Question for Dem 2020 candidate John Hickenlooper: Are you now, or have you ever been, a capitalist?

Three times he’s asked this question and the closest he comes to saying yes is noting that capitalism in the United States ain’t what it used to be. This guy is an entrepreneur who founded his own microbrewery, made millions, and parlayed that into becoming mayor of Denver and eventually governor of Colorado.

Can’t muster a simple, “Of course I’m a capitalist but I’m not a libertarian, I believe in regulation,” yadda yadda.

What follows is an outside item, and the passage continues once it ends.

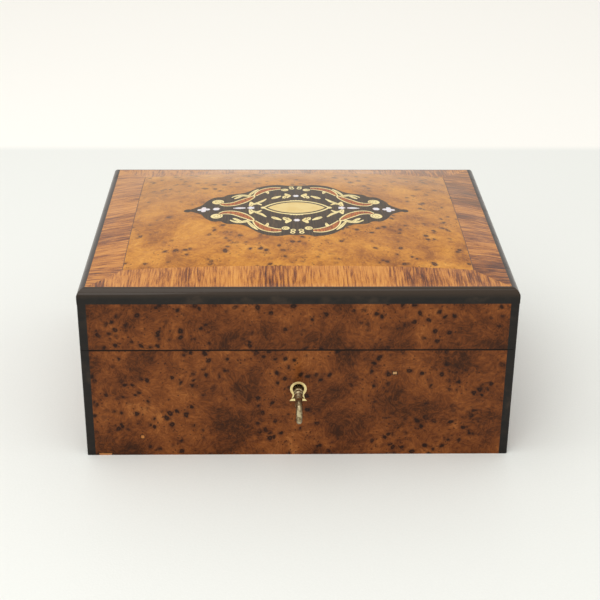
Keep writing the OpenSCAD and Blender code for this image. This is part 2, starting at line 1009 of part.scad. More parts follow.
module plaque_plan() {
  navette(plaque_l, plaque_w);
}

module cartouche_ground() {
  color([0.2, 0.16, 0.12])
    on_pillow(edge_z - veneer_t, edge_z - inlay_t)
      ground_plan();
}

// Inlaid pieces have no sliver thinner than twice the trim
module inlay() {
  trim = 0.08;
  on_pillow(edge_z - inlay_t, edge_z)
    offset(delta = trim)
      offset(delta = -2 * trim)
        offset(delta = trim, chamfer = true)
          children();
}

module cartouche_plaque() {
  color([0.88, 0.76, 0.46])
    inlay()
      plaque_plan();
}

module cartouche_brass() {
  color([0.85, 0.75, 0.45])
    inlay()
      brass_plan();
}

module cartouche_pearl() {
  color([0.85, 0.85, 0.86])
    inlay()
      pearl_plan();
}

module cartouche_redwood() {
  color([0.62, 0.28, 0.14])
    inlay()
      redwood_plan();
}

case_front_board();
case_back_board();
case_left_board();
case_right_board();
case_bottom_board();
case_front_veneer();
case_back_veneer();
case_left_veneer();
case_right_veneer();
case_corner_fillets();
case_rim_lipping();
case_lining();
case_floor_panel();
keyhole_escutcheon();
lock_plate();
lock_cap();
lock_key_post();
lock_guide_studs();
lock_spring();
lock_screws();
lock_bolt();
key_shank();
key_bow();
hinge_case_leaves();
hinge_pins();
hinge_lid_leaves();
hinge_case_screws();
hinge_lid_screws();
lid_front_rail();
lid_back_rail();
lid_left_rail();
lid_right_rail();
lid_top_board();
lid_front_veneer();
lid_back_veneer();
lid_left_veneer();
lid_right_veneer();
lid_field_veneer();
lid_crossband_front();
lid_crossband_back();
lid_crossband_left();
lid_crossband_right();
lid_moulding_front();
lid_moulding_back();
lid_moulding_left();
lid_moulding_right();
lid_corner_fillets();
lid_rim_lipping();
lid_lining();
lid_inner_panel();
link_plate();
link_plate_screws();
cartouche_ground();
cartouche_plaque();
cartouche_brass();
cartouche_pearl();
cartouche_redwood();
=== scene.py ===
import math
import bmesh
import bpy
from mathutils import Matrix, Vector
from mathutils.geometry import delaunay_2d_cdt


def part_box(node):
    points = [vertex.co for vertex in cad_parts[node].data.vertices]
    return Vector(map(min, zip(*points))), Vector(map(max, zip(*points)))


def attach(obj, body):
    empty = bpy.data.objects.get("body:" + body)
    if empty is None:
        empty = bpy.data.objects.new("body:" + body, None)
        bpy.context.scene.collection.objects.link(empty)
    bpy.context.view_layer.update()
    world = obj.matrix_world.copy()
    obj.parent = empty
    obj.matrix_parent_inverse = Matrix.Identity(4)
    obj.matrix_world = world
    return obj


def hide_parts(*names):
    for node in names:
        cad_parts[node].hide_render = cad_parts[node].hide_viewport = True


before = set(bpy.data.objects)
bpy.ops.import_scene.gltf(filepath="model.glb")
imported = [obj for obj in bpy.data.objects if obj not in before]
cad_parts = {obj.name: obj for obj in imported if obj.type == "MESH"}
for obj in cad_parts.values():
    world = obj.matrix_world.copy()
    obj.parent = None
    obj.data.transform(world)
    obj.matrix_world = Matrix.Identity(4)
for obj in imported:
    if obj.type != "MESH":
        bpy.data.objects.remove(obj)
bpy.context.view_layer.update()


# Stage: a pale floor whose far part is a warmer sheet, and soft light from above, from the front left and
# from behind. The camera stands 0.8 m from the box's front, half a metre up, and looks down at it.

MM = 0.001
camera_place = (-0.0172, -0.9193, 0.5069)
camera_yaw = 1.2783
camera_pitch = 25.6835
camera_roll = 0.4599
camera_lens = 78.859
camera_sensor = 36.0
camera_nearest = 0.01


def colour4(c):
    return (c[0], c[1], c[2], 1.0)


class Value:
    """A shader socket that takes part in Python sums."""

    def __init__(self, look, socket):
        self.look = look
        self.socket = socket

    def __add__(self, other):
        return self.look.maths("ADD", self, other)

    def __radd__(self, other):
        return self.look.maths("ADD", other, self)

    def __sub__(self, other):
        return self.look.maths("SUBTRACT", self, other)

    def __rsub__(self, other):
        return self.look.maths("SUBTRACT", other, self)

    def __mul__(self, other):
        return self.look.maths("MULTIPLY", self, other)

    def __rmul__(self, other):
        return self.look.maths("MULTIPLY", other, self)

    def __truediv__(self, other):
        return self.look.maths("DIVIDE", self, other)

    def __rtruediv__(self, other):
        return self.look.maths("DIVIDE", other, self)

    def __pow__(self, other):
        return self.look.maths("POWER", self, other)

    def __rpow__(self, other):
        return self.look.maths("POWER", other, self)

    def __abs__(self):
        return self.look.maths("ABSOLUTE", self)

    def sine(self):
        return self.look.maths("SINE", self)

    def at_most(self, limit):
        return self.look.maths("MINIMUM", self, limit)

    def or_larger(self, other):
        return self.look.maths("MAXIMUM", self, other)

    def ramp(self, low, high, start=0.0, end=1.0):
        """Goes smoothly from start to end while this value goes from low to high."""
        node = self.look.make("ShaderNodeMapRange", {"interpolation_type": "SMOOTHSTEP", "clamp": True},
                              {0: self, 1: low, 2: high, 3: start, 4: end})
        return Value(self.look, node.outputs[0])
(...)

There’s no mystery as to why a 2020 Democratic would be nervous about blasphemy against socialism. There is a mystery about what “lane” of the primary Hickenlooper thinks he’s running in. Who is he hoping to impress by pretending that he’s not a capitalist? He’s not in contention for progressive votes so long as Bernie Sanders and Elizabeth Warren are in the race; whether he wants to or not, he’s going to have to run as a centrist liberal, hope that Biden and Klobuchar derail somehow so that that moderates are forced to give him a look, and then trust that there are more Dems towards the center than there are on the left-wing fringe. The only thing he achieves by denying that he’s a capitalist is giving the Bernie voters a reason not to stay home next November in the verrrrrrrrrrrrrry unlikely event that Hickenlooper becomes the nominee. This is his wilted olive branch to the left: He’ll at least pretend, sort of, that he’s skeptical of capitalism when he’s on camera. Just to make them happy.

But the punchline is, I don’t think it will make them happy. They know a pretender when they see one. One of the reasons so many Bernie fans among the commentariat resented the buzz around Beto O’Rourke after the Texas Senate race was over and Beto started eyeing the presidency is that they know Sanders is a genuine progressive whereas O’Rourke’s history in Congress is more … complicated. They disdain poseurs, as all ideologues do. One reason that Warren deliberately chose to start describing herself as a “capitalist” in interviews, I think, is that she knew Berniebros would treat her as a pretender if she tried to position herself as every bit Bernie’s equal in her commitment to socialism. They’d respect her more, she calculated, if she ceded that to him and distinguished herself by embracing an identity less ideologically austere than Sanders. (It won’t hurt her chances with more centrist Dems either, of course.) Now here’s Hickenlooper fooling no one in pretending that he has some problem calling himself the thing he’s been his entire adult life. Leftists will respect him less on balance after this dodge, I’d bet, than they would have if he’d answered Scarborough’s question forthrightly.